Now, from time immemorial nature has been at work building up monuments
and providing tombs which tell us what were the events going on,
and what kind of inhabitants the earth had long before man made his
appearance on its surface. The monuments are the rocks which compose the
ground under our feet, and these, like many ancient monuments of human
construction, are the tombs of the creatures that lived while they were
being built.

Many facts testify that the earth's crust did not come into existence
exactly as we find it now, but that its rocks have been built up by the
slow action of natural agencies. These rocks constantly inclose the
remains of plants and animals, and as it is evident that neither plant
nor animal could have lived in the heart of a solid rock, this fact
shows that the rock must in some way have gathered round the remains
that are now found in it.
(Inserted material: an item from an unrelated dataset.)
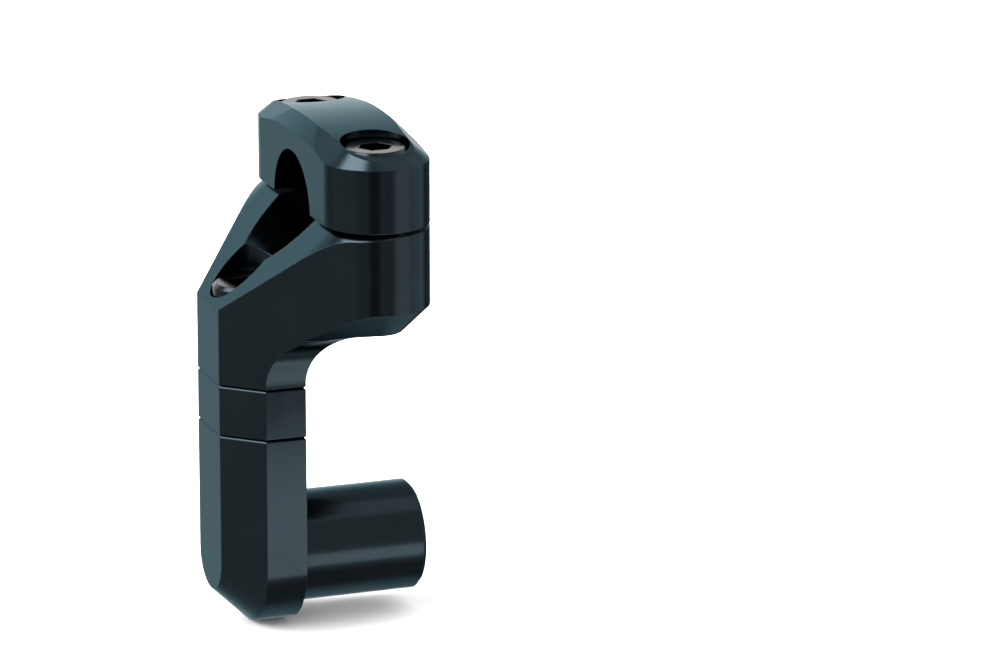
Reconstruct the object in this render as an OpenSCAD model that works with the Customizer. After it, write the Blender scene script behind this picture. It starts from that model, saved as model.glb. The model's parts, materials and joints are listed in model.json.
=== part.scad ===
// Motorcycle handlebar riser. A lower arm carries a round stub, which sits in the
// bar clamp of the motorcycle. A spacer block and an upper bracket stand on the arm,
// and a two-screw cap closes the bracket round the handlebar, higher and further back.
// Millimetres. The origin is on the stub axis in the inner face of the arm.
// +X runs along the stub to its free end, and so along the bar, +Y back and +Z up.

/* [Stub] */
// Diameter of the round stub
stub_d = 22.2; // [20:0.1:24]
// Length of the stub from the inner face of the arm
stub_l = 26.5; // [20:0.5:40]
// Bevel round the free end of the stub
stub_bevel = 0.8; // [0.4:0.1:1.5]

/* [Arm and spacer] */
// Width of the arm, front to rear
arm_w = 28.2; // [26:0.2:30]
// Thickness of the arm, along the stub
arm_t = 15.7; // [14.5:0.1:17]
// Width of the arm's outer face, between its bevels
flat_w = 14; // [12:0.5:16]
// Height of the top of the arm above the stub axis
arm_h = 26.6; // [22:1:40]
// Height of the spacer block
spacer_h = 10.3; // [5:1:30]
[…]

Again, many of these remains, or fossils,
belonged to animals that lived in water, the larger part, indeed, to
marine creatures. This indicates that the rock was formed beneath the
sea, and when we examine the way in which the constituents of the rock
are arranged, we frequently find it to correspond exactly with the
manner in which the sand and mud that rivers sweep down into the sea or
lakes are spread out over the bottom of the water. In a pile of rocks
formed in this way it is clear that the lowest is the oldest of all, and
that any one stratum lying above is younger than the one beneath it.
Further, the occurrence of rocks inland containing marine fossils far
above the sea level shows that the sea and land have changed places.